When I join the class, they’re just finishing up a lesson in wild edibles. We amble out of the woods to the garden beside the ROOTS instructors’ house. Salon’s girlfriend and co-instructor, Sarah Corrigan, leads the way, her Katniss Everdeen-style braid slung over one shoulder. We nibble on the carrot-flavored roots of Queen Anne’s lace and snack on mint leaves and red clover blossoms.

Then we’re handed off to Neddo, whose mountain-man look is enhanced by his wardrobe: buckskin pants, shirt and backpack, with buckles carved from a cow’s horn. After an appropriate amount of oohing and ahhing over the primitive couture, which Neddo sewed by hand from hides he also tanned, we set off into the woods. We follow Neddo on a bushwhacking overland course to locate and identify natural springs that are sources of clean, safe water — a godsend in a survival scenario, he tells us.

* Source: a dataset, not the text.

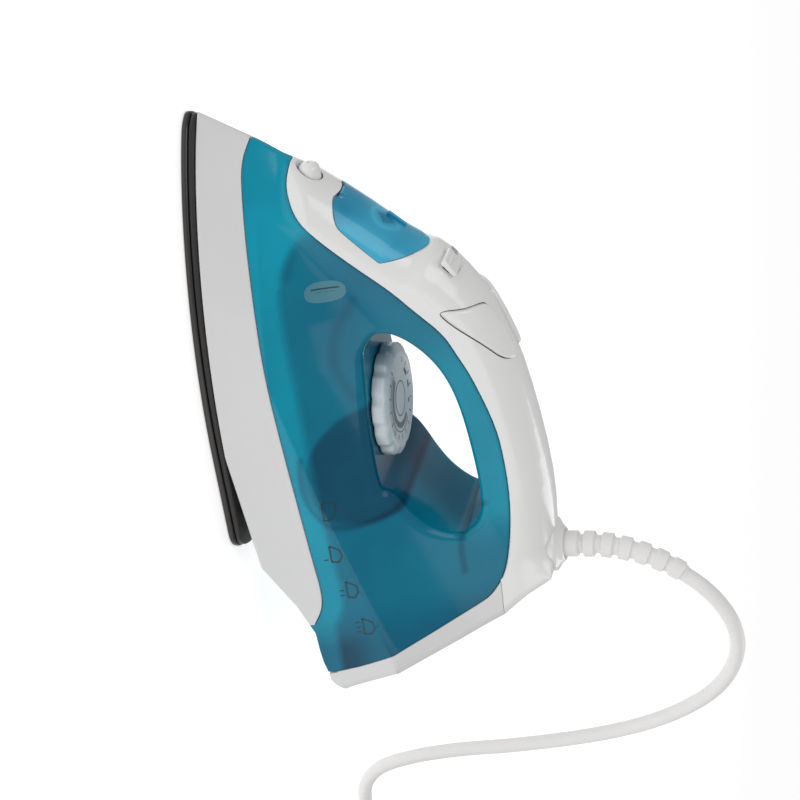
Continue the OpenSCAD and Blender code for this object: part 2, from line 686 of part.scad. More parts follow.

The day’s lessons also include a primer on compression tracking — the seemingly impossible task of searching leaf litter for signs of recent human or animal activity — as well as camouflage and “stalking.” As Neddo gives me a tour of the school, we pass students creeping through the woods all around us — slow as molasses, some crouched on hands and knees, others with one foot lifted precariously mid-stride.

I’m not convinced that I’ll ever need to stalk my prey through the woods, even in that living-off-the-land fantasy I entertain. Then again, perhaps it’s better to be safe than sorry when it comes to survival; I make a few notes on a technique Salon calls “fox walking” in my reporter’s notebook. Just in case.

Mastering these skills is a humbling experience, Salon warns. For students new to stalking, each step brings with it the crunch of leaves and the crack of twigs. But the good news is that these long-dormant skills become easier with practice.

“We’re hardwired [for these skills],” Salon says. “The software might have changed, but the hardware hasn’t.”